Fanny Rabel believes that “Frida’s great teaching was to see through artist’s eyes, to open our eyes to see the world, to see Mexico. She did not influence us through her way of painting, but through her way of living, of looking at the world and at people and at art. She made us feel and understand a certain kind of beauty in Mexico that we would not have realized by ourselves. She did not transmit this sensibility verbally. We were very young, simple and malleable—one of us was only fourteen years old, another was a peasant. We were not intellectual. She did not impose anything. Frida would say, ’Paint what you see, what you want.’ We all painted differently, followed our own routes. We did not paint like her. There was lots of chatting, jokes, conviviality. She was not giving us a lesson. Diego, on the other hand, could make a theory about anything in a minute. But she was instinctive, spontaneous. She would become happy in front of any beautiful thing.”
"Muchachos,“ she would announce, “locked up here in school we can’t do anything. Let’s go into the street. Let’s go and paint the life in the street.” And to the markets, slums, colonial convents and baroque churches, to neighboring towns like Puebla, to the pyramids of Teotihuacán they went. Once, on crutches, she escorted them to Xochimilco to visit Francisco Goitia, who years before had been commissioned by the government to paint the types and customs of the Indians, and who, having all but abandoned painting, continued to live in a primitive hut, teaching village children.
On the way to and from their destinations Frida taught her students corridos and revolutionary Mexican songs, and they taught her the songs they were learning in the Communist Youth Organization. Often they stopped in pulquerías, where balladeers sang the songs of la raza for a few pesos. Painter Hector Xavier, who was enrolled at La Esmeralda but not in Frida’s class, went along on one of her trips to Teotihuacán. “When we were leaving to return to the city,” he remembered, “the truck stopped in front of a pulquería. Frida was riding in front next to the driver—partly because she had discovered that he had a very interesting face and partly because it was more comfortable than the back. She called me to get down from the back of the truck. ’All the muchachos,’ she said, ’to the pulquería! As for me, I will stay with this gentleman who takes the wheel.’ So we got down and she gave us a little purse with money. We entered the pulquería, and for the first time I saw the calabash cups for pulque, and it seemed to me, also, that we could invite all the people there for a drink. Well, Frida was paying. Finally, Frida said, ’Everybody up,’ and we climbed back on the truck. She continued chatting with the driver, who was telling her very good anecdotes. Two blocks from the school, the truck stopped, and Frida said, ’Whoever feels in good enough shape to continue the trip and to go to school, come with us, and whoever does not, get down.’ So we arrived at the school with a smaller group, but very happy with the whole experience in Teotihuacán and the
pulque in the pulquería and the spirit of Frida.”

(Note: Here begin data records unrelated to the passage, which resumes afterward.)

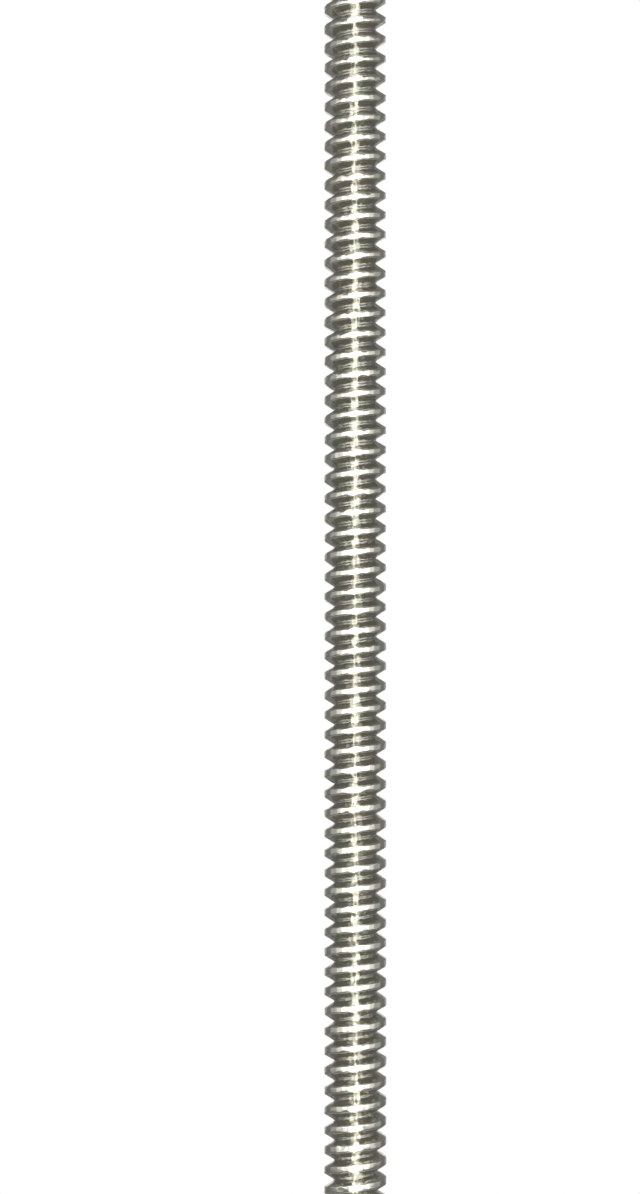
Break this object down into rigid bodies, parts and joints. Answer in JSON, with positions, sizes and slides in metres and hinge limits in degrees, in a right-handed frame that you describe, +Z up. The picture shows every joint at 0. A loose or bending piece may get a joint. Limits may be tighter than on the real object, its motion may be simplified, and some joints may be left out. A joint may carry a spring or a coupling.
{
  "type": "threaded rod",
  "caption": "Straight metal rod with one coarse right-hand V thread from end to end and chamfered square ends.",
  "frame": {"origin": "centre of the lower end face, on the rod's axis", "axes": "+Z runs up the rod's axis to the upper end face; the crest's centre line crosses the +X side at the height of the lower end face, and the thread is right-handed about +Z"},
  "size_m": [0.008, 0.008, 0.16],
  "materials": {
    "rod_steel": "bright rolled stainless steel, with fine lines along the thread and a faint warm film in the groove"
  },
  "bodies": {
    "root": {"threaded_rod": "rod_steel"}
  },
  "joints": []
}
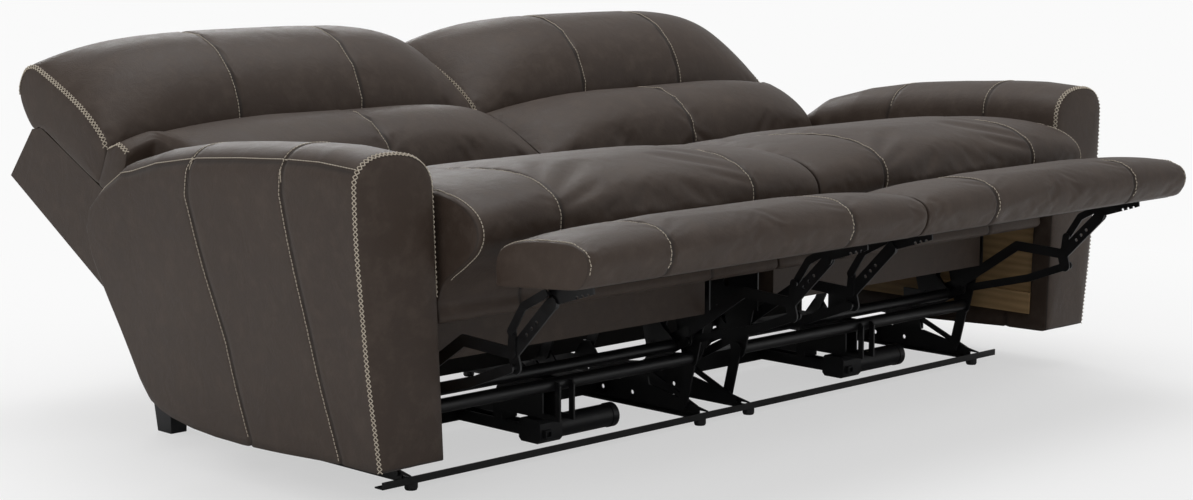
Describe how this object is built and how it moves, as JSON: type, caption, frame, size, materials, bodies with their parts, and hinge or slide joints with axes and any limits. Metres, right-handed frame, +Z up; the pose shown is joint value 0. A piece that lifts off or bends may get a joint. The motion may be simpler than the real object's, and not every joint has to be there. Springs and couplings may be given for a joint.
{
  "type": "power reclining sofa",
  "caption": "Reclining leather sofa with separate seats, padded arms, folding footrests, scissor steel mechanism and power drives, stored fully reclined.",
  "frame": {"origin": "centre of the bounding box in X and Y, at floor level", "axes": "+X along the sofa to the right arm as seen from the front, +Y from the footrests to the backs, +Z up"},
  "size_m": [2.25, 1.6922, 0.8022],
  "materials": {
    "leather": "semi-matt top-grain leather over foam, beige contrast stitching",
    "back_shell": "leather-covered plywood box",
    "black_steel": "black powder coat, satin",
    "actuator_black": "black moulded plastic over steel",
    "spring_steel": "oiled spring wire",
    "black_plastic": "matt moulded plastic",
    "switch_plate": "matt moulded plastic",
    "switch_key": "matt moulded plastic",
    "frame_wood": "unfinished plywood and softwood"
  },
  "bodies": {
    "base": {"front_floor_bar": "black_steel", "floor_glides": "black_plastic", "rear_feet": "black_plastic", "base_cross_tubes": "black_steel", "rear_board": "frame_wood", "right_actuator": "actuator_black", "left_actuator": "actuator_black", "right_base_rails": "black_steel", "left_base_rails": "black_steel", "right_arm_frame": "frame_wood", "left_arm_frame": "frame_wood", "right_arm_cover": "leather", "left_arm_cover": "leather", "right_switch_housing": "switch_plate", "left_switch_housing": "switch_plate"},
    "left_swing": {"left_front_swing_frame": "black_steel"},
    "left_rear": {"left_rear_swing_links": "black_steel"},
    "left_carriage": {"left_seat_carriage": "black_steel", "left_seat_frame": "frame_wood", "left_seat_springs": "spring_steel", "left_seat_cushion": "leather"},
    "left_back": {"left_back_frame": "back_shell", "left_back_brackets": "black_steel", "left_head_bolster": "leather", "left_lumbar_bolster": "leather"},
    "left_crank": {"left_footrest_crank": "black_steel"},
    "left_long": {"left_footrest_long_links": "black_steel"},
    "left_lower": {"left_footrest_lower_links": "black_steel"},
    "left_stay": {"left_footrest_stay_links": "black_steel"},
    "left_ottlink": {"left_ottoman_links": "black_steel"},
    "left_control": {"left_ottoman_control_links": "black_steel"},
    "left_ottoman": {"left_ottoman_brackets": "black_steel", "left_ottoman_board": "frame_wood", "left_ottoman_cushion": "leather"},
    "left_nut": {"left_drive_nut": "black_steel", "left_drive_fork": "black_steel"},
    "left_rocker": {"left_switch_rocker": "switch_key"},
    "right_swing": {"right_front_swing_frame": "black_steel"},
    "right_rear": {"right_rear_swing_links": "black_steel"},
    "right_carriage": {"right_seat_carriage": "black_steel", "right_seat_frame": "frame_wood", "right_seat_springs": "spring_steel", "right_seat_cushion": "leather"},
    "right_back": {"right_back_frame": "back_shell", "right_back_brackets": "black_steel", "right_head_bolster": "leather", "right_lumbar_bolster": "leather"},
    "right_crank": {"right_footrest_crank": "black_steel"},
    "right_long": {"right_footrest_long_links": "black_steel"},
    "right_lower": {"right_footrest_lower_links": "black_steel"},
    "right_stay": {"right_footrest_stay_links": "black_steel"},
    "right_ottlink": {"right_ottoman_links": "black_steel"},
    "right_control": {"right_ottoman_control_links": "black_steel"},
    "right_ottoman": {"right_ottoman_brackets": "black_steel", "right_ottoman_board": "frame_wood", "right_ottoman_cushion": "leather"},
    "right_nut": {"right_drive_nut": "black_steel", "right_drive_fork": "black_steel"},
    "right_rocker": {"right_switch_rocker": "switch_key"}
  },
  "joints": [
    {"name": "left_back_recline", "type": "hinge", "parent": "left_carriage", "child": "left_back", "pos_m": [-0.4715, 0.32906, 0.33], "axis": [1, 0, 0], "range_deg": [0, 39.1]},
    {"name": "left_front_swing", "type": "hinge", "parent": "base", "child": "left_swing", "pos_m": [-0.4715, -0.25544, 0.0368], "axis": [1, 0, 0], "range_deg": [-72.01, 0]},
    {"name": "left_seat_tilt", "type": "hinge", "parent": "left_swing", "child": "left_carriage", "pos_m": [-0.4715, -0.28094, 0.14], "axis": [1, 0, 0], "range_deg": [0, 76.01]},
    {"name": "left_rear_swing", "type": "hinge", "parent": "base", "child": "left_rear", "pos_m": [-0.4715, 0.17256, 0.0852], "axis": [1, 0, 0], "range_deg": [-72.01, 0]},
    {"name": "left_crank_turn", "type": "hinge", "parent": "left_carriage", "child": "left_crank", "pos_m": [-0.4715, -0.17594, 0.146], "axis": [1, 0, 0], "range_deg": [-83.35, 0]},
    {"name": "left_long_link_turn", "type": "hinge", "parent": "left_crank", "child": "left_long", "pos_m": [-0.4715, -0.29094, 0.198], "axis": [1, 0, 0], "range_deg": [0, 118.59]},
    {"name": "left_lower_link_turn", "type": "hinge", "parent": "left_crank", "child": "left_lower", "pos_m": [-0.4715, -0.28724, 0.1804], "axis": [1, 0, 0], "range_deg": [0, 118.02]},
    {"name": "left_stay_link_turn", "type": "hinge", "parent": "left_carriage", "child": "left_stay", "pos_m": [-0.4715, -0.15984, 0.1099], "axis": [1, 0, 0], "range_deg": [-76.22, 0]},
    {"name": "left_ottoman_link_turn", "type": "hinge", "parent": "left_long", "child": "left_ottlink", "pos_m": [-0.4715, -0.57394, 0.294], "axis": [1, 0, 0], "range_deg": [-74.25, 0]},
    {"name": "left_control_link_turn", "type": "hinge", "parent": "left_long", "child": "left_control", "pos_m": [-0.4715, -0.57864, 0.3337], "axis": [1, 0, 0], "range_deg": [-80.99, 0]},
    {"name": "left_ottoman_turn", "type": "hinge", "parent": "left_ottlink", "child": "left_ottoman", "pos_m": [-0.4715, -0.67394, 0.394], "axis": [1, 0, 0], "range_deg": [0, 129.01]},
    {"name": "left_drive_slide", "type": "slide", "parent": "base", "child": "left_nut", "axis": [0, 1, 0], "range_m": [0, 0.11578]},
    {"name": "left_switch_rock", "type": "hinge", "parent": "base", "child": "left_rocker", "pos_m": [-0.9463, -0.35594, 0.52], "axis": [0, 0, 1], "range_deg": [-6, 6], "stiffness_Nm_per_rad": 0.4},
    {"name": "right_back_recline", "type": "hinge", "parent": "right_carriage", "child": "right_back", "pos_m": [0.4715, 0.32906, 0.33], "axis": [1, 0, 0], "range_deg": [0, 39.1]},
    {"name": "right_front_swing", "type": "hinge", "parent": "base", "child": "right_swing", "pos_m": [0.4715, -0.25544, 0.0368], "axis": [1, 0, 0], "range_deg": [-72.01, 0]},
    {"name": "right_seat_tilt", "type": "hinge", "parent": "right_swing", "child": "right_carriage", "pos_m": [0.4715, -0.28094, 0.14], "axis": [1, 0, 0], "range_deg": [0, 76.01]},
    {"name": "right_rear_swing", "type": "hinge", "parent": "base", "child": "right_rear", "pos_m": [0.4715, 0.17256, 0.0852], "axis": [1, 0, 0], "range_deg": [-72.01, 0]},
    {"name": "right_crank_turn", "type": "hinge", "parent": "right_carriage", "child": "right_crank", "pos_m": [0.4715, -0.17594, 0.146], "axis": [1, 0, 0], "range_deg": [-83.35, 0]},
    {"name": "right_long_link_turn", "type": "hinge", "parent": "right_crank", "child": "right_long", "pos_m": [0.4715, -0.29094, 0.198], "axis": [1, 0, 0], "range_deg": [0, 118.59]},
    {"name": "right_lower_link_turn", "type": "hinge", "parent": "right_crank", "child": "right_lower", "pos_m": [0.4715, -0.28724, 0.1804], "axis": [1, 0, 0], "range_deg": [0, 118.02]},
    {"name": "right_stay_link_turn", "type": "hinge", "parent": "right_carriage", "child": "right_stay", "pos_m": [0.4715, -0.15984, 0.1099], "axis": [1, 0, 0], "range_deg": [-76.22, 0]},
    {"name": "right_ottoman_link_turn", "type": "hinge", "parent": "right_long", "child": "right_ottlink", "pos_m": [0.4715, -0.57394, 0.294], "axis": [1, 0, 0], "range_deg": [-74.25, 0]},
    {"name": "right_control_link_turn", "type": "hinge", "parent": "right_long", "child": "right_control", "pos_m": [0.4715, -0.57864, 0.3337], "axis": [1, 0, 0], "range_deg": [-80.99, 0]},
    {"name": "right_ottoman_turn", "type": "hinge", "parent": "right_ottlink", "child": "right_ottoman", "pos_m": [0.4715, -0.67394, 0.394], "axis": [1, 0, 0], "range_deg": [0, 129.01]},
    {"name": "right_drive_slide", "type": "slide", "parent": "base", "child": "right_nut", "axis": [0, 1, 0], "range_m": [0, 0.11578]},
    {"name": "right_switch_rock", "type": "hinge", "parent": "base", "child": "right_rocker", "pos_m": [0.9463, -0.35594, 0.52], "axis": [0, 0, 1], "range_deg": [-6, 6], "stiffness_Nm_per_rad": 0.4}
  ],
  "couplings": [
    {"joint": "left_front_swing", "follows": "left_back_recline", "ratio": -1.8414},
    {"joint": "left_seat_tilt", "follows": "left_back_recline", "ratio": 1.9437},
    {"joint": "left_rear_swing", "follows": "left_back_recline", "ratio": -1.8414},
    {"joint": "left_crank_turn", "follows": "left_back_recline", "ratio": -2.1314},
    {"joint": "left_long_link_turn", "follows": "left_back_recline", "ratio": 3.0328},
    {"joint": "left_lower_link_turn", "follows": "left_back_recline", "ratio": 3.0181},
    {"joint": "left_stay_link_turn", "follows": "left_back_recline", "ratio": -1.9491},
    {"joint": "left_ottoman_link_turn", "follows": "left_back_recline", "ratio": -1.8988},
    {"joint": "left_control_link_turn", "follows": "left_back_recline", "ratio": -2.0711},
    {"joint": "left_ottoman_turn", "follows": "left_back_recline", "ratio": 3.2992},
    {"joint": "left_drive_slide", "follows": "left_back_recline", "m_per_rad": 0.16964},
    {"joint": "right_front_swing", "follows": "right_back_recline", "ratio": -1.8414},
    {"joint": "right_seat_tilt", "follows": "right_back_recline", "ratio": 1.9437},
    {"joint": "right_rear_swing", "follows": "right_back_recline", "ratio": -1.8414},
    {"joint": "right_crank_turn", "follows": "right_back_recline", "ratio": -2.1314},
    {"joint": "right_long_link_turn", "follows": "right_back_recline", "ratio": 3.0328},
    {"joint": "right_lower_link_turn", "follows": "right_back_recline", "ratio": 3.0181},
    {"joint": "right_stay_link_turn", "follows": "right_back_recline", "ratio": -1.9491},
    {"joint": "right_ottoman_link_turn", "follows": "right_back_recline", "ratio": -1.8988},
    {"joint": "right_control_link_turn", "follows": "right_back_recline", "ratio": -2.0711},
    {"joint": "right_ottoman_turn", "follows": "right_back_recline", "ratio": 3.2992},
    {"joint": "right_drive_slide", "follows": "right_back_recline", "m_per_rad": 0.16964}
  ]
}
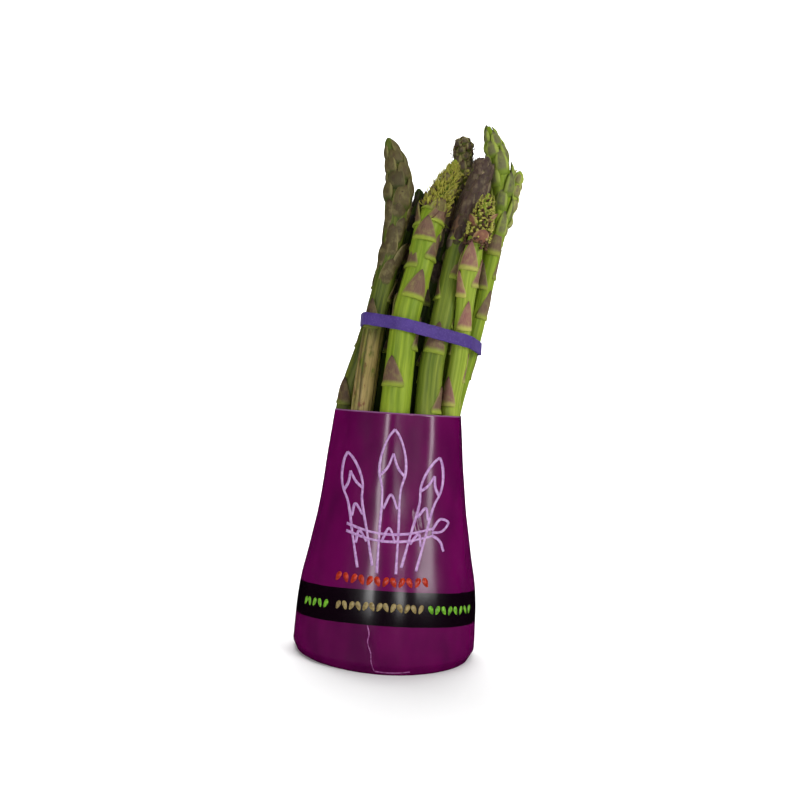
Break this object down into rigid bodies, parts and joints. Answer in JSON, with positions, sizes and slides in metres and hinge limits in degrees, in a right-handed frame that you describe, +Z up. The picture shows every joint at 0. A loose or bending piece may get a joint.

After a few months, Frida found the long commute between Coyoa-cán and La Esmeralda taxing to her health. She did not, however, want to give up teaching, so she asked her students to come to her home. At first, a large group commuted to Coyoacán, but most eventually dropped out of her class, discouraged by the long bus ride. In the lives of the four who remained—Arturo García Bustos, Guillermo Monroy, Arturo Estrada and Fanny Rabel, Frida became as central a person as she was in the lives of Mariana Morillo Safa and Roberto BeHar. “We got so used to Frida, and liked her so much, that it was as if she had been there always,” Fanny recalled. “Everybody loved her in a strange way. It was as if her life was always so close to those around her that you were tied up with her, as if you couldn’t live without her.” They were to stay with her for years, even after they had finished school. Just as Rivera’s students were called “Los Dieguitos,” Frida’s came to be called “Los Fridos.”
When they first arrived at her house, Frida would say to them, “The whole garden is ours. Let’s go paint. This is your room to store your work things. I am going to work in my studio. I will not come out every day to see your work.” Indeed, her schedule was unpredictable. She gave critiques as seldom as once every two weeks and as often as three times a week, with Rivera sometimes present and commenting on the work as well. The occasions were like parties: Frida served food and drink, and sometimes afterward took her students to the movies. “I remember particularly one occasion when she came down into the garden dressed in black carrying a cane and with her hair adorned with an infinity of flowers,” says García Bustos. “We were all in love with Frida. She had a special grace and attraction. She was so alegre that she made poetry around her.” On another morning, in June 1944, Monroy was equally bewitched. A light fog inundated the garden, and he, having arrived early, was busy painting a maguey plant near a little fish pool. Full of pleasure in trying to capture what he saw, he burst into song. And then, he recalls, “I began to feel a strange, disquieting sensation on my shoulders, a light chill, afterward heat, later soft electric charges; I felt that my shoulder was split into blue streaks of lightning. . . . [I turned to find] nothing less than Frida Kahlo . . . who, full of smiles and coupling her eyes with mine, said: ’Continue singing, Monroycito, you know that I also like to sing. . . . How wonderful your painting is turning out, take lots of pleasure and thrill in that little maguey. How moving it is to paint, don’t you think? What a beautiful plant!’ ” Then Frida smiled softly, kissed Monroy on the left cheek, and as she took leave of him, advised, “Keep on working, continue painting, don’t ever stop singing.”